The shaman’s dog went two steps forward. He was very surprised that somebody spoke to him in a friendly voice instead of throwing him something to eat and waiting for him to leave.
I called him again.
He went one step forward.
- Come here Buddy, come here boy. I don’t bite – I told him in Polish.
One of the Indians moaned quietly behind my back; the log that we were sitting on started to tremble slightly (apparently, apart from the moaning the warrior was trembling of fear. It was such an unexpected and such a contradictory thing, compared to the normal behavior of these brave people that I didn’t notice anything at the moment).
- Buuuuuuuuddy... come here.
The dog was at hand.
I gave him an empty, open hand to smell (it smelled like baked meat and freshly nibbled peccari bone). When he, still uncertainly, slightly wagged his tail, I petted him.
At that moment I realized that a complete silence fell upon the Indians in the shelter. Silence which was unnatural and sinister. Even the children stopped talking. The Indians that were gathered around me stared at me with fear in their eyes.
And suddenly the dog barked happily. He started to jump and fawn. Then he lay down on his back and waited for me to scratch his belly.
For the first time in his life someone treated him open-mindedly and without fear. Treated him normally – LIKE A DOG, and not like the shaman’s dog.
The shaman had a grudge against me the very next day (that definitely isn’t a pleasant thing. Nor safe. I assure you: there aren’t many things on earth that are more deadly than a shaman having a grudge.)
He stood in front of me and said in an accusing tone:
- You broke my dog, gringo.
And once again I realized that silence filled the shelter. Unnatural and sinister silence - even the babies stopped crying. The Indians who were gathered around stared at me in horror.
- I broke the dog, wizard? What’s wrong with him?
- He wags.
- Wags?
- His tail.
- He shouldn’t…?
- THIS IS THE SHAMAN’S DOG! – He shouted at me without raising his voice.
- He wags, you say?
- He wags.
- And he shouldn’t?
- THIS IS T…
- Yes, I know. This is the Shaman’s Dog and he shouldn’t wag. Not his tail anyway. This is outrageous! Shamans’ dogs don’t wag… and… and this one… umm… wags now – I finishhhed… umm... I just finishhhhed… uncertainly.
- Gringo, I know that you played with him yesterday. I you broke my dog. Now…

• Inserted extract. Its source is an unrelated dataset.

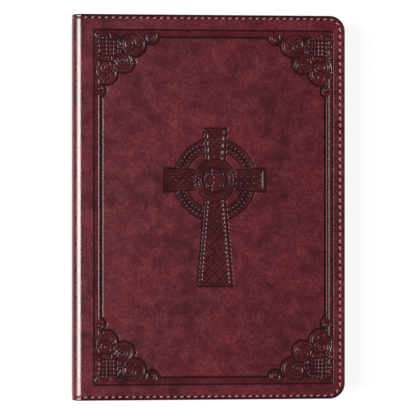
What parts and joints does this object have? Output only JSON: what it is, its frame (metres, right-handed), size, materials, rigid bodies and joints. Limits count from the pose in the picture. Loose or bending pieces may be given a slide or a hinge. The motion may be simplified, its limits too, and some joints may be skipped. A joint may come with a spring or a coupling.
{
  "type": "prayer book",
  "caption": "Limp leather-bound prayer book with a sewn edge, a tooled frame and a ringed cross on its cover; the cover and the pages open.",
  "frame": {"origin": "centre of the underside of the closed book, lying on its back cover", "axes": "+X from the spine to the fore edge, +Y from the tail to the head of the pages, +Z from the back cover up to the front cover"},
  "size_m": [0.14, 0.197, 0.028],
  "materials": {
    "burgundy_leather": "embossed, semi-matte",
    "seam_thread": "twisted thread",
    "grey_board": "plain",
    "endpaper": "smooth",
    "page_paper": "gilt edges",
    "kraft_lining": "plain",
    "gauze": "open weave",
    "page_band": "woven"
  },
  "bodies": {
    "back_cover": {"back_cover_leather": "burgundy_leather", "back_board": "grey_board", "back_pastedown": "endpaper", "back_stitching": "seam_thread", "back_joint_leather": "burgundy_leather", "back_free_endpaper": "endpaper", "section_12": "page_paper"},
    "spine": {"spine_leather": "burgundy_leather", "spine_inlay": "grey_board", "spine_lining": "kraft_lining", "spine_gauze": "gauze", "head_band": "page_band", "tail_band": "page_band", "front_joint_leather": "burgundy_leather"},
    "front_block": {"front_free_endpaper": "endpaper", "section_01": "page_paper"},
    "front_cover": {"front_cover_leather": "burgundy_leather", "front_board": "grey_board", "front_pastedown": "endpaper", "front_stitching": "seam_thread"},
    "section_02": {"section_02": "page_paper"},
    "section_03": {"section_03": "page_paper"},
    "section_04": {"section_04": "page_paper"},
    "section_05": {"section_05": "page_paper"},
    "section_06": {"section_06": "page_paper"},
    "section_07": {"section_07": "page_paper"},
    "section_08": {"section_08": "page_paper"},
    "section_09": {"section_09": "page_paper"},
    "section_10": {"section_10": "page_paper"},
    "section_11": {"section_11": "page_paper"}
  },
  "joints": [
    {"name": "spine_hinge", "type": "hinge", "parent": "back_cover", "child": "spine", "pos_m": [-0.06868, 0, 0.00132], "axis": [0, -1, 0], "range_deg": [0, 90], "deforming": ["back_joint_leather"]},
    {"name": "front_block_hinge", "type": "hinge", "parent": "spine", "child": "front_block", "pos_m": [-0.06868, 0, 0.02668], "axis": [0, -1, 0], "range_deg": [0, 90], "deforming": ["front_joint_leather"]},
    {"name": "front_cover_hinge", "type": "hinge", "parent": "front_block", "child": "front_cover", "pos_m": [-0.067, 0, 0.02815], "axis": [0, -1, 0], "range_deg": [0, 180], "deforming": ["front_joint_leather"]},
    {"name": "section_02_slide", "type": "slide", "parent": "front_block", "child": "section_02", "axis": [-1, 0, 0], "range_m": [0, 0.00541]},
    {"name": "section_03_slide", "type": "slide", "parent": "front_block", "child": "section_03", "axis": [-1, 0, 0], "range_m": [0, 0.00718]},
    {"name": "section_04_slide", "type": "slide", "parent": "front_block", "child": "section_04", "axis": [-1, 0, 0], "range_m": [0, 0.00894]},
    {"name": "section_05_slide", "type": "slide", "parent": "front_block", "child": "section_05", "axis": [-1, 0, 0], "range_m": [0, 0.01071]},
    {"name": "section_06_slide", "type": "slide", "parent": "front_block", "child": "section_06", "axis": [-1, 0, 0], "range_m": [0, 0.01248]},
    {"name": "section_07_slide", "type": "slide", "parent": "back_cover", "child": "section_07", "axis": [-1, 0, 0], "range_m": [0, 0.01248]},
    {"name": "section_08_slide", "type": "slide", "parent": "back_cover", "child": "section_08", "axis": [-1, 0, 0], "range_m": [0, 0.01071]},
    {"name": "section_09_slide", "type": "slide", "parent": "back_cover", "child": "section_09", "axis": [-1, 0, 0], "range_m": [0, 0.00894]},
    {"name": "section_10_slide", "type": "slide", "parent": "back_cover", "child": "section_10", "axis": [-1, 0, 0], "range_m": [0, 0.00718]},
    {"name": "section_11_slide", "type": "slide", "parent": "back_cover", "child": "section_11", "axis": [-1, 0, 0], "range_m": [0, 0.00541]}
  ],
  "couplings": [
    {"joint": "front_block_hinge", "follows": "spine_hinge", "ratio": 1},
    {"joint": "section_02_slide", "follows": "spine_hinge", "m_per_rad": 0.003437},
    {"joint": "section_03_slide", "follows": "spine_hinge", "m_per_rad": 0.004562},
    {"joint": "section_04_slide", "follows": "spine_hinge", "m_per_rad": 0.005687},
    {"joint": "section_05_slide", "follows": "spine_hinge", "m_per_rad": 0.006812},
    {"joint": "section_06_slide", "follows": "spine_hinge", "m_per_rad": 0.007937},
    {"joint": "section_07_slide", "follows": "spine_hinge", "m_per_rad": 0.007937},
    {"joint": "section_08_slide", "follows": "spine_hinge", "m_per_rad": 0.006812},
    {"joint": "section_09_slide", "follows": "spine_hinge", "m_per_rad": 0.005687},
    {"joint": "section_10_slide", "follows": "spine_hinge", "m_per_rad": 0.004562},
    {"joint": "section_11_slide", "follows": "spine_hinge", "m_per_rad": 0.003437}
  ]
}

He glowered at me and shook his head.
(Now I had two options:
To submit to his will, but then I would have been finished in this village – the shaman could do anything to me.
Or I could stand like a wolf in front of a wolf and scowl – under the rule: dog doesn’t eat dog.)
- It wasn’t your dog yesterday, Wizard – I interrupted him in a sort of brutal way – I only borrowed his body. This way, I can talk to my dog anytime I want. He is in a distant country, over the big water. So I called him and at that time your dog’s soul was asleep.
The Shaman squinted his eyes and made a face, which was supposed to give away unbelief. But even with that it was easy to tell that my words got to him.
That’s because Indians believe in journeys of souls; in free movement of ghosts; they believe that the soul of every living creature can borrow someone’s body; and they believe that the ghost of a deceased person can come into the possession of someone’s body jamming or putting the rightful “owners” living soul into sleep.
It sounds a bit complicated, but even we, civilized people, believe in possession of the body – then we use exorcisms. We also believe that there are people who borrow their body to somebody else’s soul. Then we say that someone is a psychic.
That’s how the Shaman understood me – HIS DOG WAS A MEDIUM YESTERDAY – he passed signals from me to my dog and the other way around.
Is that such an absurd idea? Something like a better version of a radiotelephone. Waves here, waves there. Transmitter – receiver.

He glowered at me and shook his head.
- But now he wags – the Shaman was stubborn because he didn’t want to look bad.
He felt sort of stupid because he came here having a grudge against me, while he should figure out on his own that his dog wasn’t himself yesterday.
- I confess, Wizard, wagging is my fault. I must have been tired and I didn’t send the whole soul back. When he wags, just flick him a couple of times on the tail and send the rest of my dog’s soul over the big water. He’ll surely be more afraid of your Power than mine.

He glowered at me and shook his head.
Thanks to this the Wizard saved his dignity – his dog was still the dangerous Shaman’s Dog – and I probably saved my neck.
I assure you: there aren’t many things on earth that are more deadly than a shaman having a grudge against somebody.